TORONTO, April 11 (Reuters) - A plan by Telus Corp, Canada’s third largest wireless carrier, to discard its dual-share structure faces opposition from its largest shareholder.
Mason Capital Management LLC, a New York-based investor, said on Tuesday it has advised Telus that it intends to vote against the proposal.
Shareholders will vote on the proposal to convert Telus’s non voting shares into voting shares on a one-for-one basis at the company’s annual meeting on May 9. Two-thirds of shareholders in each class must vote in favor for the proposal to be adopted.
An affirmative vote would lead to Telus listing its shares on the New York Stock Exchange in addition to the Toronto Stock Exchange.

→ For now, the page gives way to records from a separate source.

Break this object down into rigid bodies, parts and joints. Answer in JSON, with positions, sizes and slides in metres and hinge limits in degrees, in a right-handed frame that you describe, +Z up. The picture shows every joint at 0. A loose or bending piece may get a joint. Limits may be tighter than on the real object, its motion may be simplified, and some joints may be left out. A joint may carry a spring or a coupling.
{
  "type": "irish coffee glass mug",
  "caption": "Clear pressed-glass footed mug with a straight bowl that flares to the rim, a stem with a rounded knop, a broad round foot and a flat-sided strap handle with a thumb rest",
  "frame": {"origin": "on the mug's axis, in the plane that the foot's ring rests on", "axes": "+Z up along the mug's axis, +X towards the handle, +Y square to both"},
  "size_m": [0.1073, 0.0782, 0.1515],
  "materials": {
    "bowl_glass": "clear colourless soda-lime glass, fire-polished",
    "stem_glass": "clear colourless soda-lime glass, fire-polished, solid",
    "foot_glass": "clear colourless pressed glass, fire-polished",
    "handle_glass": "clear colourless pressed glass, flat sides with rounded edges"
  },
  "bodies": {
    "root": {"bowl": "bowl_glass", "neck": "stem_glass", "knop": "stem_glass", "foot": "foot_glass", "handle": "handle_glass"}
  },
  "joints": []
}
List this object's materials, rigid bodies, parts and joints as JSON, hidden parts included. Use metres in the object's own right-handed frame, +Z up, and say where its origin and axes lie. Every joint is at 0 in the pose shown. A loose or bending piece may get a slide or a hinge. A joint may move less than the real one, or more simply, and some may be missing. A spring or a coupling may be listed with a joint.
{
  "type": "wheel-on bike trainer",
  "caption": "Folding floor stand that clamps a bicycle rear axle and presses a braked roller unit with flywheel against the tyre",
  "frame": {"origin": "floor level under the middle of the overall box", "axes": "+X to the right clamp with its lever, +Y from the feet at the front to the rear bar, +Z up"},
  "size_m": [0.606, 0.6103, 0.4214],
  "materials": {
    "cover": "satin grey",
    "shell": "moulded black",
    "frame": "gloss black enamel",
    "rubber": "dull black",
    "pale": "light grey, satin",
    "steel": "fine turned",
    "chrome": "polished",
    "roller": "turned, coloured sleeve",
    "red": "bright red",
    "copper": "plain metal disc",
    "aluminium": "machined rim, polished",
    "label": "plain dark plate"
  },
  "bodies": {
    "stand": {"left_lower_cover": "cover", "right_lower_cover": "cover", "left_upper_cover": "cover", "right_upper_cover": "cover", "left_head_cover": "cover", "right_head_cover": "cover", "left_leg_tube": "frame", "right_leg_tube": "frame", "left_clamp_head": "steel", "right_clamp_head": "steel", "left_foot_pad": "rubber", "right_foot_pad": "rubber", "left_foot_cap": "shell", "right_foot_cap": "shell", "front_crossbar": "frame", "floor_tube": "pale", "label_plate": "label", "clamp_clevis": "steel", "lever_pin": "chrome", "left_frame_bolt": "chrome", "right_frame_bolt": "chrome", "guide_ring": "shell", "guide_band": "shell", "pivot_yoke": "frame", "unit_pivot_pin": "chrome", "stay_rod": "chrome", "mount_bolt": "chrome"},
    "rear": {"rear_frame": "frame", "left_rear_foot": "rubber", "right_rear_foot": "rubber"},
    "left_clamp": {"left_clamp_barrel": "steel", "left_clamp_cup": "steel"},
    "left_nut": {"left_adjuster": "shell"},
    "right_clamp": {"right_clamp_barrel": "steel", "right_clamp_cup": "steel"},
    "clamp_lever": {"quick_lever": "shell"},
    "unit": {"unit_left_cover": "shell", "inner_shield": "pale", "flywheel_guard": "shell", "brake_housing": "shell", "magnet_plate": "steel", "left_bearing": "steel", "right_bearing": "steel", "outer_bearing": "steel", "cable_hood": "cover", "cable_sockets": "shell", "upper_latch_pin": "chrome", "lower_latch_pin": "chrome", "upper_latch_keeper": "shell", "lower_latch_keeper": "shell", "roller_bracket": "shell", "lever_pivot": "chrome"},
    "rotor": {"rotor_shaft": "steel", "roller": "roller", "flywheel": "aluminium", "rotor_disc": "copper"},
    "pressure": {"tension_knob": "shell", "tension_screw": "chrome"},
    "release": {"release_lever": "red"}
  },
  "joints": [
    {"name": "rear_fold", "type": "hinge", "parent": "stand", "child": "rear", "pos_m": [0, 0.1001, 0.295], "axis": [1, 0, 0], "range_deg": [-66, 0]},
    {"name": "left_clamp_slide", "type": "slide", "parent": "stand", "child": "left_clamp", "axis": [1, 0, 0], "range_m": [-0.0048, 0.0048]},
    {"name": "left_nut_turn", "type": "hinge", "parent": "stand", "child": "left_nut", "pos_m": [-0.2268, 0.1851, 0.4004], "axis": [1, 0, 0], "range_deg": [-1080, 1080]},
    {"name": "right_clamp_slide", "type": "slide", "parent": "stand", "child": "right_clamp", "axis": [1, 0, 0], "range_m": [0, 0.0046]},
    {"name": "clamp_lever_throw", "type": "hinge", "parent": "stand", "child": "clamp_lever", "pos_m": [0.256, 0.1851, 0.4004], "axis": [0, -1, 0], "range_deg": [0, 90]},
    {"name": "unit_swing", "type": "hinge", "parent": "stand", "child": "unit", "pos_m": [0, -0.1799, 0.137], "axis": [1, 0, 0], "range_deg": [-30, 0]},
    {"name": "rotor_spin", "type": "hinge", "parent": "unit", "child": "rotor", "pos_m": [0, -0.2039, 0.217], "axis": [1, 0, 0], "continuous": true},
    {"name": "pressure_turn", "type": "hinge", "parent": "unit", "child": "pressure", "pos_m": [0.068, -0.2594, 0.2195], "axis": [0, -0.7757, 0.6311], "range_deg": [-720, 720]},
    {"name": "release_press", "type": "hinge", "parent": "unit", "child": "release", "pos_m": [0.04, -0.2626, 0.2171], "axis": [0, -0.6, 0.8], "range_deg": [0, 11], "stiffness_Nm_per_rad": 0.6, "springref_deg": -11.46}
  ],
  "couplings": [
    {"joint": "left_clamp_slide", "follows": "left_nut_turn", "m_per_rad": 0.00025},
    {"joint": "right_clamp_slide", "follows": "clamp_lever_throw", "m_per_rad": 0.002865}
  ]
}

Announcing the proposal in February, Telus said the move would increase liquidity and remove a historical discount on the non-voting shares, which are entitled to the same dividend payout as the voting shares.
It also said it was good corporate governance to allow all shareholders to get one vote for one share.
A source at Telus said on Wednesday that the company believes that Mason’s opposition stems from its strategy of trading on the spread between the two types of shares, an arbitrage that would be eliminated if the proposal goes through.
Mason was not immediately available to comment. In a filing to Canadian regulators on Tuesday, It said it held 18.7 percent of Telus’s outstanding common shares at the end of March as well as a much smaller share of the non voting stock.
Mason also said it had also borrowed a much larger number of non voting shares.
The hedge fund stands to benefit if it can block the proposal, which would likely lead to a fall in the price of the non voting stock, which Mason could then buy cheaply to pay back the borrowed non voting shares.
Telus’s dual share structure was designed to comply with laws limiting foreign control of Canadian telecom companies at a time when U.S.-based Verizon Communications Inc was a major investor.
Foreign investors cannot own more than one-third of Telus’s voting shares. In March, the company said foreigners owned 24 percent of its voting shares, but that if it fulfilled all pending orders the level would exceed the legal limit.
The rules blocking foreign ownership in Canadian telecoms were modified in March to allow foreign control of smaller operators, but that move does not directly affect Telus.
Telus’s common shares fell slightly on Wednesday to C$57.18. They have gained more than 13 percent in the last six months but are only up 1.2 percent since the start of the year. The non voting shares were at C$55.79, up 2.8 percent since the start of the year.